The UK government yesterday announced a far-reaching package of social distancing measures to suppress the spread of COVID-19. These are based on some Imperial College London modelling work, published here. The model predicts that the UK approach to mitigate the impact of the UK epidemic would indeed reduce the overall number of people affected and those who die, but would still leave hundreds of thousands dead in an overwhelmed healthcare system. In contrast, a more intensive suppression approach would be effective in reversing the epidemic trend and keep the number of new cases to a low level – in the short term, at least.
The model tested and compared the impact of two approaches in the UK and US:
- Mitigation – an attempt to flatten the curve and reduce impact on healthcare systems; the aim is to reduce the reproduction number (the number of secondary cases of each case), but not to <1.
- Suppression – an attempt to reverse epidemic growth by reducing the reproduction number to <1.
Left unchecked, the model predicts that COVID-19 would infect 81% of the UK population and cause more than 0.5m deaths by the summer of 2020. Mitigation was found to halve deaths and reduce the total number of cases by two thirds. However, this would still mean hundreds of thousands of deaths and a healthcare system (particularly intensive care) overutilised many times over.
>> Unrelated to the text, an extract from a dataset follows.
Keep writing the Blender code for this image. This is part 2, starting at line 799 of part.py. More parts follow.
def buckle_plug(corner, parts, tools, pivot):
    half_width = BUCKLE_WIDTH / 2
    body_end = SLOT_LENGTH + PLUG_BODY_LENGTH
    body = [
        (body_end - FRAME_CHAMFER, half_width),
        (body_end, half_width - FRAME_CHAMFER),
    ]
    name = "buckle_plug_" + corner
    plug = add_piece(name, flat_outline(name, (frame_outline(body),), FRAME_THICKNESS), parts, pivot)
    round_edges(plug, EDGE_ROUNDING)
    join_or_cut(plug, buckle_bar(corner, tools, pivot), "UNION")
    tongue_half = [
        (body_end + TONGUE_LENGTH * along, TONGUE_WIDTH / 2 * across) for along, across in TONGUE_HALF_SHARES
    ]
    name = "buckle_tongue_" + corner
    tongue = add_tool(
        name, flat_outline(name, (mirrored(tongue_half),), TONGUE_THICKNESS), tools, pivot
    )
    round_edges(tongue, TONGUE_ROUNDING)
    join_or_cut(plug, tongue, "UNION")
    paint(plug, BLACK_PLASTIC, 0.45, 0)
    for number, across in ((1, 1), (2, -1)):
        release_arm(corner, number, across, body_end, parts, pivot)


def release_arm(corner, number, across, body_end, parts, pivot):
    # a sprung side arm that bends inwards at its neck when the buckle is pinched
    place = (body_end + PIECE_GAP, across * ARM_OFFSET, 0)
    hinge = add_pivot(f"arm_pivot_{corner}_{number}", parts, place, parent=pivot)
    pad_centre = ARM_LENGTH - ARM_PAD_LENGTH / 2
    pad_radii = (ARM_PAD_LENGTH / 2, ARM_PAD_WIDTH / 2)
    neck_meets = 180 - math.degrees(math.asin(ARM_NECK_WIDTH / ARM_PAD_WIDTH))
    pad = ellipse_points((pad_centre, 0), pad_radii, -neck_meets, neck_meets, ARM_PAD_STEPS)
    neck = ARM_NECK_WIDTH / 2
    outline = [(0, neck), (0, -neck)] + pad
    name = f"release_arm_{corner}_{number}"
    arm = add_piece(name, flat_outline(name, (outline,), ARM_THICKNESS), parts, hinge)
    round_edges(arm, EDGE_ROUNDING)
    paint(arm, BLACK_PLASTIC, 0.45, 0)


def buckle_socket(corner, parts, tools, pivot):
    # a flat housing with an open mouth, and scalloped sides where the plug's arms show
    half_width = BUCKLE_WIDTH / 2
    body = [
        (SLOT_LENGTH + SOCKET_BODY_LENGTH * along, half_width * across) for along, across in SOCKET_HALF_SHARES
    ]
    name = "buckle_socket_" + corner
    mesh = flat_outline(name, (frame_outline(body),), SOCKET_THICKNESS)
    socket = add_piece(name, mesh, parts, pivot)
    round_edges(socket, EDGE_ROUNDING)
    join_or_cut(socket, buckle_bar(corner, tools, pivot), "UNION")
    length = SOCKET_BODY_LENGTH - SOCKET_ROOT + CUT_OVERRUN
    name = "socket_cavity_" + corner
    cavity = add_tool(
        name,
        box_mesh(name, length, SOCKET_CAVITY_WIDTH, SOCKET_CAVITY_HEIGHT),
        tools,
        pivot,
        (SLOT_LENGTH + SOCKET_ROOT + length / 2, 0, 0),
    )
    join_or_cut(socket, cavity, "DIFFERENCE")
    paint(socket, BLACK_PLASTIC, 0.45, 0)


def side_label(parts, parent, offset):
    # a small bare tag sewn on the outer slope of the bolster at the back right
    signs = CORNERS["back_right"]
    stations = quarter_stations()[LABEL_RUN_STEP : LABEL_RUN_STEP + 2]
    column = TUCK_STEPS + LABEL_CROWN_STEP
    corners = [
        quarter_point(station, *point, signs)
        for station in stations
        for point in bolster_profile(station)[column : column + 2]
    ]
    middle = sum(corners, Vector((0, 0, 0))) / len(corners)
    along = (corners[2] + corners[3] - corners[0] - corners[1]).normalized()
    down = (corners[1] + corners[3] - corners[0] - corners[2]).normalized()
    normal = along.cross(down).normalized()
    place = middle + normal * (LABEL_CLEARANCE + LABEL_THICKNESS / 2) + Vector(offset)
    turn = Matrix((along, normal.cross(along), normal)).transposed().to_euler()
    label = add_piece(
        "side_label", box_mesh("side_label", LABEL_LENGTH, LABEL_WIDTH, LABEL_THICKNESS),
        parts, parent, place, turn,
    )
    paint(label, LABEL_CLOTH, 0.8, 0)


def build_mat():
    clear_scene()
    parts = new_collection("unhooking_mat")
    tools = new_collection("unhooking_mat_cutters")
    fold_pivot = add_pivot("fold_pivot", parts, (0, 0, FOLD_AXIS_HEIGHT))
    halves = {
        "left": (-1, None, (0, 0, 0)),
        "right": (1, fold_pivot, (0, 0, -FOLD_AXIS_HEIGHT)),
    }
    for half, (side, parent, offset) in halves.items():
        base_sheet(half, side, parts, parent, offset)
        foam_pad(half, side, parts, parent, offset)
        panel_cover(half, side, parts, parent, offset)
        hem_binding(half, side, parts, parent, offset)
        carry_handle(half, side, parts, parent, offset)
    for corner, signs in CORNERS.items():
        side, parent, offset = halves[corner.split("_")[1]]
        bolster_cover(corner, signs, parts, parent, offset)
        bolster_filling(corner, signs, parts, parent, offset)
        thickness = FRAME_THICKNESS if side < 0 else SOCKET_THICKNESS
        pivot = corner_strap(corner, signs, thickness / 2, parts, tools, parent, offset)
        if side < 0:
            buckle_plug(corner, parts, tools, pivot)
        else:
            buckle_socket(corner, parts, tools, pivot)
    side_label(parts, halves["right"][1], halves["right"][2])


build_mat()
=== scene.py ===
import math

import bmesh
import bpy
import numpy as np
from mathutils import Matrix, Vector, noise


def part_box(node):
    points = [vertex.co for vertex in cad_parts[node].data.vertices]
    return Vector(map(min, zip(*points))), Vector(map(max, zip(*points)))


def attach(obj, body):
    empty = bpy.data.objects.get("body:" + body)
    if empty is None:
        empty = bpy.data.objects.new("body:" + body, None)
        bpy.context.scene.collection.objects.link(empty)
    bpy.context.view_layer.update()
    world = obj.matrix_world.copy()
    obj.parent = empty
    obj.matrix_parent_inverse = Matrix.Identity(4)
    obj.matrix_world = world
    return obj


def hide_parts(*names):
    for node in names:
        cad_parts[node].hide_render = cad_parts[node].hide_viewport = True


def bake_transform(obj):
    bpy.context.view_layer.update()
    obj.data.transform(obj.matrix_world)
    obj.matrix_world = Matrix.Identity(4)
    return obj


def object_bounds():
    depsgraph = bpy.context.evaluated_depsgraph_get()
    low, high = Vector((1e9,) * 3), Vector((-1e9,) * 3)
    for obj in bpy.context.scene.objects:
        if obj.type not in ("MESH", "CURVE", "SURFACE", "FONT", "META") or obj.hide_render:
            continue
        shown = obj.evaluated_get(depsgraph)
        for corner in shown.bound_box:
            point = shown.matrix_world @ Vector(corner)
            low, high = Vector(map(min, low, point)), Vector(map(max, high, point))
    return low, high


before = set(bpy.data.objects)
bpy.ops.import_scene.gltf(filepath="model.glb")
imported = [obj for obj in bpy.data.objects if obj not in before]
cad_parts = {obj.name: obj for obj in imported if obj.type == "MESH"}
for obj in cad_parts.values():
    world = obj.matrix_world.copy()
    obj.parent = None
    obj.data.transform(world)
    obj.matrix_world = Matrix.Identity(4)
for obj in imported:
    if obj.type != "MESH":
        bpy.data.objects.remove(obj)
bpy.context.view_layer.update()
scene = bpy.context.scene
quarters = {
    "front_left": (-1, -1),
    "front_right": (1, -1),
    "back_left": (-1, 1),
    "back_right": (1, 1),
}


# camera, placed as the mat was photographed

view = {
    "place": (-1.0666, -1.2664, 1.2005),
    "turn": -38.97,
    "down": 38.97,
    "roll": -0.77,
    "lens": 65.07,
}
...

The outlook for suppression was more positive in a way, with the model predicting that the approach would achieve its aim of reversing epidemic growth and restricting the number of new cases to a low level. However, two major downsides: firstly, the minimum requirements for an effective suppression strategy is extensive social distancing for many months affecting the entire population, and home isolation of cases combined with quarantine of the entire household. Secondly, in the long term, the model predicts that once these drastic social distancing measures are relaxed or removed, we would quickly re-enter the epidemic phase. The model predicted that closing schools and universities would improve the effectiveness of a suppression strategy, but made the point that the consequences may outweigh the benefit of doing this (e.g. if schools closes, many healthcare workers cannot come to work, and outcomes for patients in hospitals could be less favourable).
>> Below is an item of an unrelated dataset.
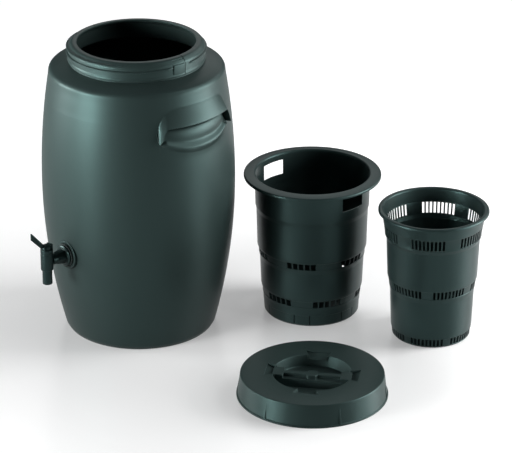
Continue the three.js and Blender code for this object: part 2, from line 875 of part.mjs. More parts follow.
// A thin three-sided rib that stands out from the skirt and widens towards the foot
function skirtRib() {
  const back = lidTopRadius - 2 * lidWall;
  return prism([
    [back, lidFlangeThickness / 2],
    [lidSkirtRadius + skirtRibProud / 2, lidFlangeThickness / 2],
    [lidTopRadius, skirtRibTop],
    [back, skirtRibTop],
  ], -skirtRibThickness / 2, skirtRibThickness / 2).rotate([90, 0, 0]);
}

function lidSeal() {
  const top = lidHeight - lidWall - seatGap;
  return ring(sealInnerRadius, sealOuterRadius, top - sealThickness, top, 2 * sealSteps);
}

// Materials as the pieces look: dull dark green-grey shells, black rubber
function plastic(color, roughness) {
  return new THREE.MeshStandardMaterial({ color, roughness, metalness: 0 });
}

function named(name, solid, material) {
  const mesh = new THREE.Mesh(toGeometry(solid), material);
  mesh.name = name;
  return mesh;
}

function placed(pieces, [x, y], turn, height = 0) {
  const group = new THREE.Group();
  group.add(...pieces);
  group.position.set(x, y, height);
  group.rotation.z = turn;
  return group;
}

// The place that lies at a distance and in a direction from another one on the floor
function placeFrom([x, y], distance, direction) {
  return [x + distance * Math.cos(direction), y + distance * Math.sin(direction)];
}

const composter = new THREE.Group();
const { tapReach } = tapStack();

// Outer basket and lid stand beside the barrel, the inner basket beside the outer one
const outerDistance = bulgeRadius + outerStandGap + outerFlangeRadius;
const innerDistance = outerFlangeRadius + innerStandGap + innerFlangeRadius;
const lidDistance = bulgeRadius + lidStandGap + lidFlangeRadius;
const outerPlace = placeFrom([0, 0], outerDistance, outerDirection);
const innerPlace = placeFrom(outerPlace, innerDistance, innerDirection);
const lidPlace = placeFrom([0, 0], lidDistance, lidDirection);

// The set stands on the floor with the middle of its plan at the origin
const setLeft = -bulgeRadius;
const setRight = lidPlace[0] + lidFlangeRadius;
const setFront = -(tapReach + leverReach);
const setBack = innerPlace[1] + innerFlangeRadius;
composter.position.set(-(setLeft + setRight) / 2, -(setFront + setBack) / 2, 0);

composter.add(named('barrel_shell', barrelShell(), plastic(0x3c5050, 0.55)));
composter.add(placed([
  named('tap_housing', tapHousing(), plastic(0x2a3a3a, 0.4)),
  named('tap_plug', tapPlug(), plastic(0x2c3d3d, 0.4)),
  named('tap_lever', tapLever(), plastic(0x2c3d3d, 0.4)),
  named('plug_seal_upper', plugSeal(upperSealHeight), plastic(0x141414, 0.8)),
  named('plug_seal_lower', plugSeal(lowerSealHeight), plastic(0x141414, 0.8)),
  named('tap_outer_washer', tapOuterWasher(), plastic(0x141414, 0.8)),
  named('tap_inner_washer', tapInnerWasher(), plastic(0x141414, 0.8)),
  named('tap_lock_nut', tapLockNut(), plastic(0x202c2c, 0.45)),
], [0, -tapReach], 0, tapHeight));
composter.add(placed([
  named('outer_basket', outerBasket(), plastic(0x354848, 0.42)),
], outerPlace, outerTurn));
composter.add(placed([
  named('inner_basket', innerBasket(), plastic(0x354848, 0.42)),
], innerPlace, innerTurn));
composter.add(placed([
  named('lid_shell', lidShell(), plastic(0x40555a, 0.5)),
  named('lid_seal', lidSeal(), plastic(0x141414, 0.8)),
], lidPlace, lidTurn));

export default composter;
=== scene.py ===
# Liquid fertilizer composter: barrel with hand grips and tap, screw lid, outer and inner basket
import math

import bpy
import numpy as np
from mathutils import Matrix, Vector


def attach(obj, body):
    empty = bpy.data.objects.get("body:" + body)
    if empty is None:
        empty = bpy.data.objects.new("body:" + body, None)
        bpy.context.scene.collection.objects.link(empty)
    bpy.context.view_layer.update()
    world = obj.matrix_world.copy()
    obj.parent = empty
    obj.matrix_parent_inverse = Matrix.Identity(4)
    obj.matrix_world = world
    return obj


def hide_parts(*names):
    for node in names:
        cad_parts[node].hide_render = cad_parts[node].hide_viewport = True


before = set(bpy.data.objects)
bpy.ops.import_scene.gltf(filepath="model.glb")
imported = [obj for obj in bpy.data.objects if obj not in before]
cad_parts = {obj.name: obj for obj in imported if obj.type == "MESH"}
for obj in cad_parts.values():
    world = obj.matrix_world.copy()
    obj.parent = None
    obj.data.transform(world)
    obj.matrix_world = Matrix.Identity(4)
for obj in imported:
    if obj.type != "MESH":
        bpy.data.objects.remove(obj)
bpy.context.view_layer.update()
print("frame loaded,", len(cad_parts), "nodes")

mm = 0.001
setPlan = {  # each group's axis on the floor, in metres, and its turn in degrees
    "barrel": ((-0.2255, -0.11895), 0),
    "outer": ((-0.0248, 0.18615), 5.5),
    "inner": ((0.231, 0.28945), -51.9),
    "lid": ((0.2728, -0.08865), 38.5),
    "tap": ((-0.2255, -0.36495), 0),
}
tapHeight = 206


# Selecting and finishing

def clearSelection():
    if bpy.context.object and bpy.context.object.mode != "OBJECT":
        bpy.ops.object.mode_set(mode="OBJECT")
    bpy.ops.object.select_all(action="DESELECT")


def pick(obj):
    clearSelection()
    obj.select_set(True)
    bpy.context.view_layer.objects.active = obj


def editAll(obj):
    pick(obj)
    bpy.ops.object.mode_set(mode="EDIT")
    bpy.ops.mesh.select_all(action="SELECT")


def leaveEdit():
    bpy.ops.object.mode_set(mode="OBJECT")


def cleanUp(obj):
    editAll(obj)
    bpy.ops.mesh.remove_doubles(threshold=2e-6)
    bpy.ops.mesh.normals_make_consistent(inside=False)
    leaveEdit()
    return obj


def smooth(obj, angle=35):
    pick(obj)
    bpy.ops.object.shade_smooth_by_angle(angle=math.radians(angle))


def apply(obj, modifier):
    pick(obj)
    bpy.ops.object.modifier_apply(modifier=modifier.name)


def bevelled(obj, width, segments=2, angle=40):
    bevel = obj.modifiers.new("bevel", "BEVEL")
    bevel.width = width * mm
    bevel.segments = segments
    bevel.limit_method = "ANGLE"
    bevel.angle_limit = math.radians(angle)
    bevel.use_clamp_overlap = True
    apply(obj, bevel)
    return obj


def thickened(obj, wall):
    solid = obj.modifiers.new("wall", "SOLIDIFY")
    solid.thickness = wall * mm
    solid.offset = -1
    solid.use_even_offset = True
    apply(obj, solid)
    return obj


def joinedUp(first, *others):
    pick(first)
    for other in others:
        other.select_set(True)
    bpy.ops.object.join()
    return first


def cutBy(obj, cutter, operation="DIFFERENCE"):
    cut = obj.modifiers.new("cut", "BOOLEAN")
    cut.object = cutter
    cut.operation = operation
    cut.solver = "EXACT"
    apply(obj, cut)
    bpy.data.objects.remove(cutter)
    return obj


def posed(obj, tilt=0, turn=0, place=(0, 0, 0)):
    # tilted about x and then turned about z, in degrees, and set down at a place in metres
    pick(obj)
    obj.rotation_euler = (math.radians(tilt), 0, math.radians(turn))
    obj.location = place
    bpy.ops.object.transform_apply(location=True, rotation=True, scale=True)
    return obj


def alongY(obj):
    # from an upright axis to one that runs towards the barrel
    return posed(obj, tilt=-90)


def settled(obj, group, height=0):
    (x, y), turn = setPlan[group]
    return posed(obj, 0, turn, (x, y, height * mm))


def finished(obj, body, material, replaced=()):
    obj.data.materials.clear()
    obj.data.materials.append(material)
    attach(obj, body)
    if replaced:
        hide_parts(*replaced)
    return obj


# Profiles that are drawn point by point and spun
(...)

The model predicted that stopping mass gatherings would make little impact on the shape of the epidemic, because the contact-time at these events is relatively small compared with time spent in homes, schools, work-places, and other community-based activities (e.g. pubs and theatres).
The parametisation of the model – crucial for the validity of its outcomes – seems reasonable. The only variable that caught my attention was that symptomatic individuals were 50% more likely to transmit to others and asymptomatic individuals; it’s not clear where this estimate came from. Vital to note that the model did not include any ethical or economic implications, which are really important considerations from a policy-maker viewpoint.
This model has clear implications for other parts of the world. Whilst the picture in China is looking considerably better than it was, will the suppression of new cases reverse once the stringent symptomatic management and social distancing is lifted? These models suggest that this is likely, unfortunately. And for the US, the same findings are true – only drastic social distancing will reverse the epidemic.
The proposed solution seems to be a “pulsing” on/off of the stringent social distancing measures until we reach a point that a vaccine is developed. The suggestion is to use the incidence of COVID-19 in the ICU as a trigger point for pulsing the social distancing measures on and off.
As we know, all models are wrong. Let’s hope that this one is one of the useful ones!